● **AIM OF THE TASK**: Your task is to restate the data word for word.

● **DATA BLOCK**:
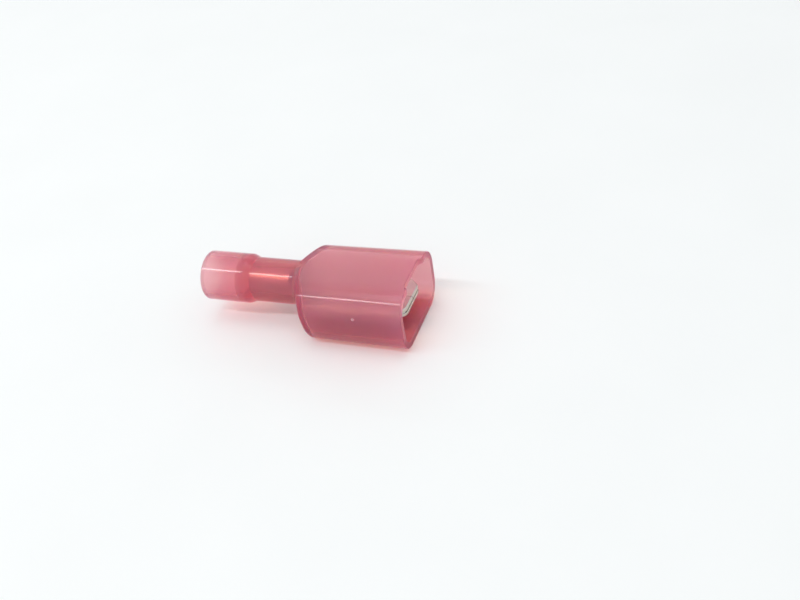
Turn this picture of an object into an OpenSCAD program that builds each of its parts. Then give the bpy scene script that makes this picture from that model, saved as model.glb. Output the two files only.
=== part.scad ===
// Fully insulated male quick-disconnect terminal: a folded 6.35 x 0.8 mm tab
// with a crimp barrel, pressed into a one-piece moulded nylon housing.
// Millimetres. The object lies along X, the mouth of the shroud towards +X,
// and stands on the flat underside of the shroud at z = 0.
// Inside the modules x = 0 is the wire entry and z = 0 the barrel's axis.

/* [Housing] */
// Length of the housing from wire entry to mouth
overall_len = 24; // [23:0.5:30]
// Outer diameter of the wire entry
entry_d = 5.4; // [5.2:0.1:6.4]
// Bore of the wire entry
entry_bore_d = 4.1; // [3.6:0.1:4.4]
// Length of the wire entry at full diameter
entry_len = 5; // [4:0.25:6]
// Length of the outer taper from wire entry to neck
taper_len = 0.75; // [0.5:0.05:1.2]
// Outer diameter of the neck round the crimp barrel
neck_d = 4.8; // [4.5:0.1:5.2]
// Length of the neck from taper to shoulder
neck_len = 5.2; // [4.8:0.1:6]
// Angle between the shoulder's cone and the barrel's axis
shoulder_angle = 59; // [50:1:66]
// Radius of the hollow fillet where the neck meets the shoulder
shoulder_fillet = 0.5; // [0.2:0.05:0.8]
// Wall of the shroud and the shoulder
wall = 0.7; // [0.5:0.05:0.9]
// Width of the shroud
shroud_w = 10.9; // [10.4:0.1:12]
// Height of the shroud's top above the barrel's axis
shroud_up = 2.55; // [2.45:0.05:3.2]
// Depth of the shroud's underside below the barrel's axis
shroud_down = 4.15; // [3.9:0.05:4.8]
// Outer radius of the shroud's long edges
shroud_r = 2.2; // [1.6:0.1:2.3]
// Radius of the cavity's long edges
cavity_r = 1.5; // [1.2:0.1:1.9]
// Width of the shallow recess in the top rim
notch_w = 5.1; // [4.5:0.1:5.6]
// Depth of the recess in the top rim, also the radius of its ends
notch_depth = 0.42; // [0.3:0.02:0.5]
// Rounding of the wire entry's outer edge
entry_edge = 0.2; // [0.1:0.05:0.3]
// Lead-in chamfer inside the wire entry
lead_in = 0.25; // [0.1:0.05:0.4]
// Lip of nylon that covers the barrel's cut end
lip_len = 0.25; // [0.15:0.05:0.4]

/* [Terminal] */
// Thickness of the brass sheet, half of the folded tab
stock = 0.4; // [0.35:0.01:0.45]
// Width of the tab
tab_w = 6.35; // [5.8:0.05:6.6]
// Distance of the tab's tip behind the mouth
tab_recess = 0.8; // [0.4:0.1:1.5]
// Chamfer of the tip's corners
tip_chamfer = 1.05; // [0.6:0.05:1.4]
// Length of the thinned lead-in at the tip
tip_bevel_len = 0.5; // [0.3:0.05:0.8]
// Depth of the thinning on each face of the tip
tip_bevel = 0.12; // [0.05:0.01:0.2]
// Bore of the crimp barrel
crimp_bore_d = 2.1; // [1.7:0.05:2.3]
// Length of the crimp barrel
barrel_len = 4.6; // [4:0.1:5]
// Length over which the barrel's walls run down into the flat blade
trough_len = 1.8; // [1.4:0.1:2.2]
// Number of grip grooves inside the barrel
groove_count = 3; // [1:1:4]
// Width of a grip groove
groove_w = 0.35; // [0.2:0.05:0.4]
// Depth of a grip groove
groove_depth = 0.08; // [0.04:0.01:0.12]
// Gap of the butt seams, along the barrel and down the middle of the tab
seam = 0.06; // [0.04:0.01:0.12]
// Gap between the two layers of the folded tab
layer_gap = 0.03; // [0.02:0.01:0.05]

/* [Fits] */
// Radial clearance of the barrel in the housing
barrel_fit = 0.02; // [0.01:0.01:0.05]
// Clearance of the tab's shoulders from the inside of the housing
shoulder_fit = 0.1; // [0.05:0.01:0.2]

/* [Hidden] */
$fn = 96;
over = 1;                 // how far a cutter runs past the face it cuts
trough_share = 0.6;       // height of the trough's walls at the barrel, as a share of its radius
arc_steps = 8;            // chords in a quarter turn of a turned profile

// housing, derived
entry_r = entry_d / 2;
entry_bore_r = entry_bore_d / 2;
neck_r = neck_d / 2;
taper_end = entry_len + taper_len;
shoulder_x = taper_end + neck_len;
slope = tan(shoulder_angle);
shroud_reach = norm([shroud_w / 2, shroud_down]);
shroud_start = shoulder_x - shoulder_fillet;

// terminal, derived
barrel_r = crimp_bore_d / 2 + stock;
bore_r = barrel_r + barrel_fit;
barrel_x = taper_end - lip_len;
barrel_end = barrel_x + barrel_len;
tab_t = 2 * stock + layer_gap;
tab_bottom = -barrel_r;
tab_tip = overall_len - tab_recess;

// inside of the shoulder: the outer cone moved inwards by the wall
cone_shift = wall / sin(shoulder_angle);
function inner_cone_x(r) = shoulder_x + cone_shift + (r - neck_r) / slope;
// station at which a flat blade of this half width clears the inside of the shoulder
function blade_x(half) = inner_cone_x(norm([half, barrel_r]) + shoulder_fit);
flare_start = blade_x(crimp_bore_d / 2);
flare_end = blade_x(tab_w / 2);

function arc(c, r, from, to) =
    [for (i = [0:arc_steps]) let (a = from + (to - from) * i / arc_steps)
        c + r * [cos(a), sin(a)]];

// local z along the object's X, local x across it and local y upwards
module along_x(x = 0) translate([x, 0, 0]) rotate([90, 0, 90]) children();

// rounded rectangle of the shroud's section, drawn in from its outside
module shroud_section(inset, r) {
    w = shroud_w / 2 - inset;
    up = shroud_up - inset;
    down = shroud_down - inset;
    for (y = [r - w, w - r], z = [r - down, up - r])
        translate([y, z]) circle(r);
    translate([r - w, -down]) square([2 * (w - r), up + down]);
    translate([-w, r - down]) square([2 * w, up + down - 2 * r]);
}

// points are [radius, x]
module turned(points) along_x() rotate_extrude() polygon(points);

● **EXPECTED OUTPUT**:
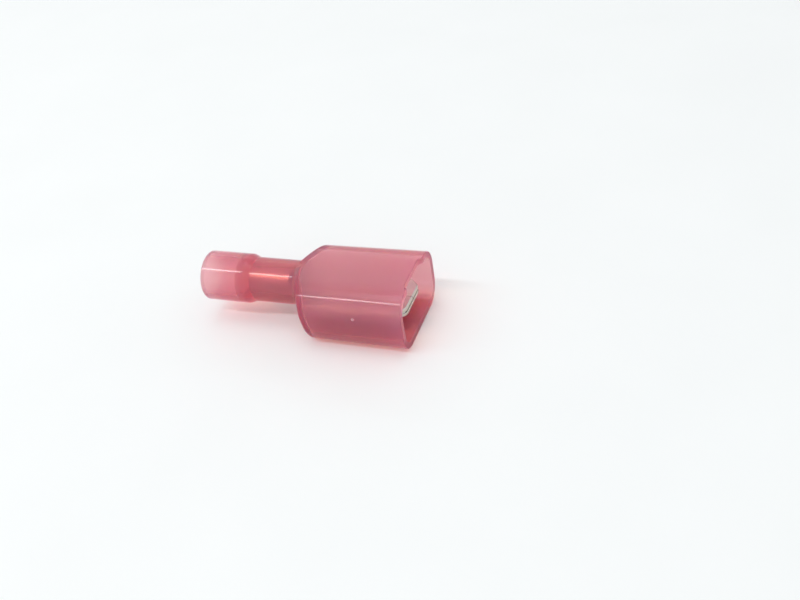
Turn this picture of an object into an OpenSCAD program that builds each of its parts. Then give the bpy scene script that makes this picture from that model, saved as model.glb. Output the two files only.
=== part.scad ===
// Fully insulated male quick-disconnect terminal: a folded 6.35 x 0.8 mm tab
// with a crimp barrel, pressed into a one-piece moulded nylon housing.
// Millimetres. The object lies along X, the mouth of the shroud towards +X,
// and stands on the flat underside of the shroud at z = 0.
// Inside the modules x = 0 is the wire entry and z = 0 the barrel's axis.

/* [Housing] */
// Length of the housing from wire entry to mouth
overall_len = 24; // [23:0.5:30]
// Outer diameter of the wire entry
entry_d = 5.4; // [5.2:0.1:6.4]
// Bore of the wire entry
entry_bore_d = 4.1; // [3.6:0.1:4.4]
// Length of the wire entry at full diameter
entry_len = 5; // [4:0.25:6]
// Length of the outer taper from wire entry to neck
taper_len = 0.75; // [0.5:0.05:1.2]
// Outer diameter of the neck round the crimp barrel
neck_d = 4.8; // [4.5:0.1:5.2]
// Length of the neck from taper to shoulder
neck_len = 5.2; // [4.8:0.1:6]
// Angle between the shoulder's cone and the barrel's axis
shoulder_angle = 59; // [50:1:66]
// Radius of the hollow fillet where the neck meets the shoulder
shoulder_fillet = 0.5; // [0.2:0.05:0.8]
// Wall of the shroud and the shoulder
wall = 0.7; // [0.5:0.05:0.9]
// Width of the shroud
shroud_w = 10.9; // [10.4:0.1:12]
// Height of the shroud's top above the barrel's axis
shroud_up = 2.55; // [2.45:0.05:3.2]
// Depth of the shroud's underside below the barrel's axis
shroud_down = 4.15; // [3.9:0.05:4.8]
// Outer radius of the shroud's long edges
shroud_r = 2.2; // [1.6:0.1:2.3]
// Radius of the cavity's long edges
cavity_r = 1.5; // [1.2:0.1:1.9]
// Width of the shallow recess in the top rim
notch_w = 5.1; // [4.5:0.1:5.6]
// Depth of the recess in the top rim, also the radius of its ends
notch_depth = 0.42; // [0.3:0.02:0.5]
// Rounding of the wire entry's outer edge
entry_edge = 0.2; // [0.1:0.05:0.3]
// Lead-in chamfer inside the wire entry
lead_in = 0.25; // [0.1:0.05:0.4]
// Lip of nylon that covers the barrel's cut end
lip_len = 0.25; // [0.15:0.05:0.4]

/* [Terminal] */
// Thickness of the brass sheet, half of the folded tab
stock = 0.4; // [0.35:0.01:0.45]
// Width of the tab
tab_w = 6.35; // [5.8:0.05:6.6]
// Distance of the tab's tip behind the mouth
tab_recess = 0.8; // [0.4:0.1:1.5]
// Chamfer of the tip's corners
tip_chamfer = 1.05; // [0.6:0.05:1.4]
// Length of the thinned lead-in at the tip
tip_bevel_len = 0.5; // [0.3:0.05:0.8]
// Depth of the thinning on each face of the tip
tip_bevel = 0.12; // [0.05:0.01:0.2]
// Bore of the crimp barrel
crimp_bore_d = 2.1; // [1.7:0.05:2.3]
// Length of the crimp barrel
barrel_len = 4.6; // [4:0.1:5]
// Length over which the barrel's walls run down into the flat blade
trough_len = 1.8; // [1.4:0.1:2.2]
// Number of grip grooves inside the barrel
groove_count = 3; // [1:1:4]
// Width of a grip groove
groove_w = 0.35; // [0.2:0.05:0.4]
// Depth of a grip groove
groove_depth = 0.08; // [0.04:0.01:0.12]
// Gap of the butt seams, along the barrel and down the middle of the tab
seam = 0.06; // [0.04:0.01:0.12]
// Gap between the two layers of the folded tab
layer_gap = 0.03; // [0.02:0.01:0.05]

/* [Fits] */
// Radial clearance of the barrel in the housing
barrel_fit = 0.02; // [0.01:0.01:0.05]
// Clearance of the tab's shoulders from the inside of the housing
shoulder_fit = 0.1; // [0.05:0.01:0.2]

/* [Hidden] */
$fn = 96;
over = 1;                 // how far a cutter runs past the face it cuts
trough_share = 0.6;       // height of the trough's walls at the barrel, as a share of its radius
arc_steps = 8;            // chords in a quarter turn of a turned profile

// housing, derived
entry_r = entry_d / 2;
entry_bore_r = entry_bore_d / 2;
neck_r = neck_d / 2;
taper_end = entry_len + taper_len;
shoulder_x = taper_end + neck_len;
slope = tan(shoulder_angle);
shroud_reach = norm([shroud_w / 2, shroud_down]);
shroud_start = shoulder_x - shoulder_fillet;

// terminal, derived
barrel_r = crimp_bore_d / 2 + stock;
bore_r = barrel_r + barrel_fit;
barrel_x = taper_end - lip_len;
barrel_end = barrel_x + barrel_len;
tab_t = 2 * stock + layer_gap;
tab_bottom = -barrel_r;
tab_tip = overall_len - tab_recess;

// inside of the shoulder: the outer cone moved inwards by the wall
cone_shift = wall / sin(shoulder_angle);
function inner_cone_x(r) = shoulder_x + cone_shift + (r - neck_r) / slope;
// station at which a flat blade of this half width clears the inside of the shoulder
function blade_x(half) = inner_cone_x(norm([half, barrel_r]) + shoulder_fit);
flare_start = blade_x(crimp_bore_d / 2);
flare_end = blade_x(tab_w / 2);

function arc(c, r, from, to) =
    [for (i = [0:arc_steps]) let (a = from + (to - from) * i / arc_steps)
        c + r * [cos(a), sin(a)]];

// local z along the object's X, local x across it and local y upwards
module along_x(x = 0) translate([x, 0, 0]) rotate([90, 0, 90]) children();

// rounded rectangle of the shroud's section, drawn in from its outside
module shroud_section(inset, r) {
    w = shroud_w / 2 - inset;
    up = shroud_up - inset;
    down = shroud_down - inset;
    for (y = [r - w, w - r], z = [r - down, up - r])
        translate([y, z]) circle(r);
    translate([r - w, -down]) square([2 * (w - r), up + down]);
    translate([-w, r - down]) square([2 * w, up + down - 2 * r]);
}

// points are [radius, x]
module turned(points) along_x() rotate_extrude() polygon(points);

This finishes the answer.